Novelty vs. Innovation

These terms overlap but aren’t identical. In research contexts, novelty typically refers to the newness of the question or finding itself. Innovation often refers more to the method or strategy. The NIH, which funds over 300,000 scientists worldwide with an annual budget exceeding $37 billion, explicitly seeks to support “innovative research strategies” alongside fundamental discoveries. A study published in PNAS classified research papers by whether they built on relatively new ideas (“edge science”) or relied only on well-established ones (“traditional science”). The NIH tends to fund novel work more, though not uniformly across all topic areas.

In practical terms, when a grant reviewer scores your proposal on “innovation,” they’re asking whether your approach offers something new. When a journal reviewer evaluates “novelty,” they’re asking whether your results or conclusions are new. Both matter, and a study can be novel in its question, its method, its findings, or some combination of all three.

How Researchers Establish Novelty

Demonstrating that your work is novel starts long before you write the paper. The process begins with an exhaustive literature review. You need to critically read across the full breadth of existing research on your topic to understand what has and hasn’t been studied. This means looking at different populations, settings, methods, variables, and outcomes to identify where the gaps are. Organizational tools like comparison charts or diagrams can help you map what’s been covered and spot what’s missing.

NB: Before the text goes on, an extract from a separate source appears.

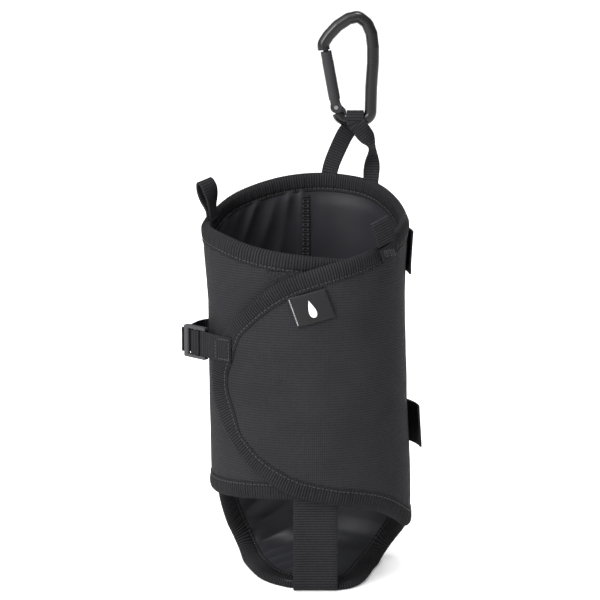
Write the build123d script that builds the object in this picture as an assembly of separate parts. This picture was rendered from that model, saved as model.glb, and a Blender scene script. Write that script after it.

One practical tip: check the “Discussion” and “Future Research” sections of published papers. Researchers often point out unanswered questions or limitations in their own work, which can signal legitimate gaps. But gaps aren’t always spelled out. Sometimes you need to synthesize findings across dozens of studies to realize that a particular angle hasn’t been explored. You can also search databases using terms like “literature gap” or “future research” alongside your topic keywords to find articles that explicitly flag open questions.

Once you’ve identified a gap, the next step is verifying that nobody has already filled it. Search multiple databases, check recent conference proceedings, and look at preprint servers. Research moves fast, and a gap you spotted six months ago may have been addressed by someone else since then.

Communicating Novelty in Your Paper

Finding something new isn’t enough. You also have to clearly articulate why it’s new and why it matters. Carnegie Mellon University outlines a four-step framework that works across disciplines and formats, from journal articles to grant proposals to conference posters.

  • Explain the significance of your broader topic so readers understand why the area matters.
  • Describe the status quo by summarizing what’s currently known from existing research.
  • Identify a gap in that existing knowledge, something unresolved, untested, or unexplained.
  • Fill the gap by showing how your work directly addresses the missing piece.

This structure typically appears in a paper’s introduction but echoes throughout the discussion section as well. The clearer you make this case, the less likely a reviewer is to question whether your contribution is new.

Novel Research Gets Cited More

There’s a tangible payoff to producing novel work beyond just getting published. A study examining peer review outcomes at 49 journals measured novelty by looking at how unusual the combinations of references were in each manuscript’s bibliography. Papers that drew on atypical pairings of sources (a proxy for combining ideas from different intellectual traditions) received higher citation counts over time. Interestingly, the most impactful papers tend to balance novelty with conventionality: they’re grounded enough in established work to be credible but adventurous enough in their combinations to offer something fresh.

This finding reinforces that novelty in research isn’t about being contrarian or obscure. It’s about connecting ideas in ways that open new lines of inquiry for other researchers to build on.